Sometimes two organizations come together in a way that seems totally bonkers but it's just crazy enough to work. Theatre Under the Stars (TUTS) teamed up with the Texas Art Asylum for a Tupperware-inspired art show, which opened this past Friday night. Has TUTS gone home shopping on us? Not at all. The theater company is promoting its new one-woman show Dixie's Tupperware Party, which is about a sassy southern gal who regales the audiences with tales of her Tupperware travels and opens June 4 at the Hobby Center. Texas Art Asylum, in its new-ish home, is the perfect match for such a themed event; the place is filled with anything and everything you can imagine, Tupperware included.

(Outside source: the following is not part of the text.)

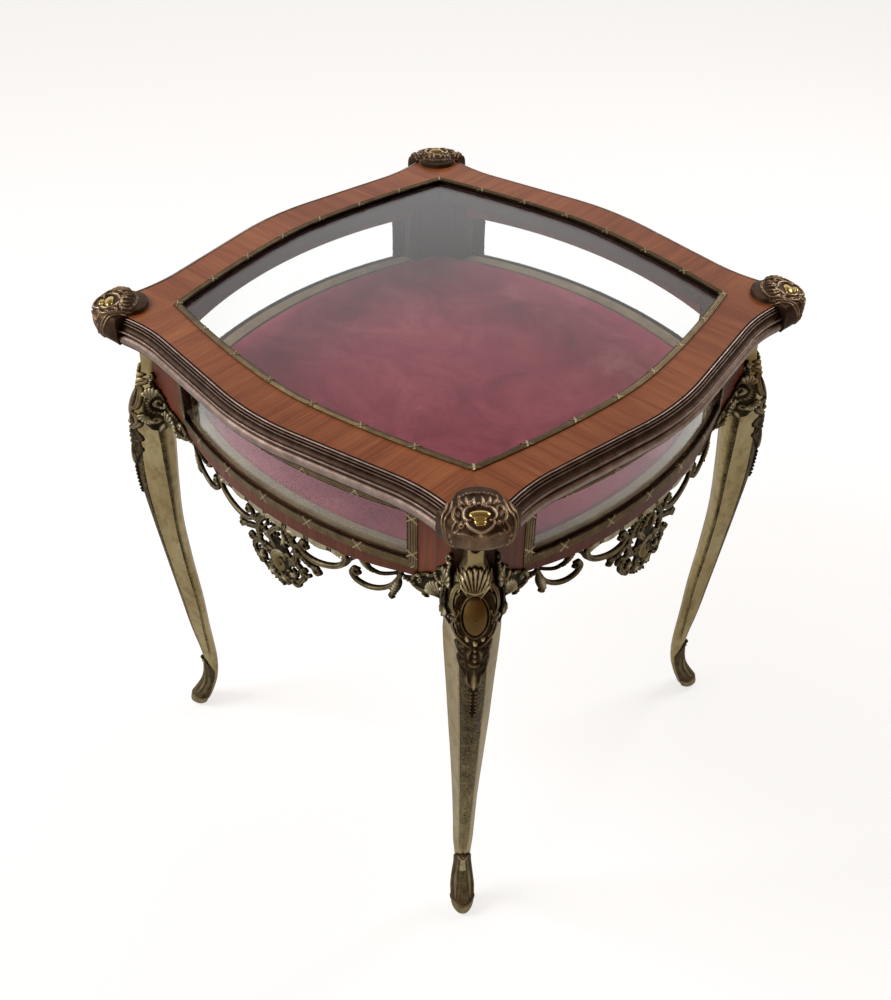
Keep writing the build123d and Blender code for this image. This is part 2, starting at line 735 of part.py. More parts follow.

The guidelines for the show were simple. Artists were to repurpose a piece of Tupperware donated by TUTS, the Texas Art Asylum or from their own junk drawer into whatever crazy design they could come up with. Ramona Brady, the co-owner of Texas Art Asylum, put a call out to artists through social media and friends and the result is 20 artists participating in the show. Some are regular names in the Houston scene as well as a few artists whose first show this is. The artists in the show are Erin Baer, Nicole Bean, Bonnie Blue, Mitch Cohen, Lacey Crawford, Adrienne Duncan, Mike Esparza, Megan Freemantle, Marsha Glickman, Robin Hanning, Khanh Ho, Jennifer McCormick, Kiki Neumann, Pat Padilla, Chasity Porter, James Scott, Brian Neal Sensabaugh, Chris Smith, Loni Sproles and Sam VanBibber.
While every piece is unique there are some commonalities between a few: Barbie. Yeah, her.

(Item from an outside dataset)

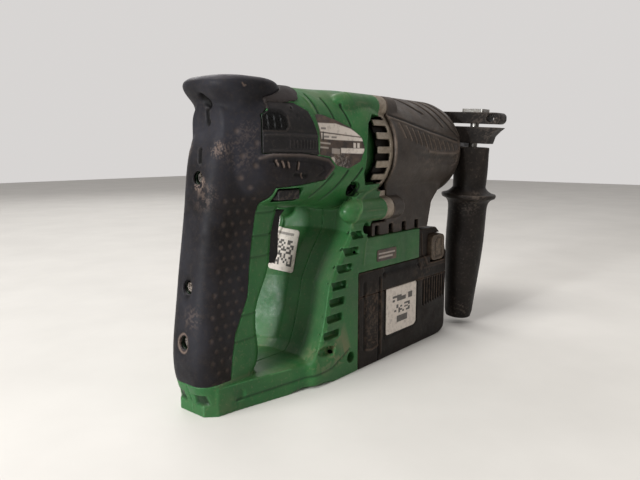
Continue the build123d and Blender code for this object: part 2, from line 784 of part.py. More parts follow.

"For some reason lots of people incorporated Barbie," says Brady. "Maybe when you think of Tupperware you think of Barbie? Who knows?"
Or maybe there is a kitschy factor to it.
Scott Howard, the Design and Communication Manager of TUTS, mentioned that something they never thought of was how difficult it is to work with Tupperware. It's slick plastic, which makes it impermeable to many paints and doesn't take to adhesives easily. Some of the artists had to take a grater to the items to get them coarse enough to work with and others used an acetone mixture.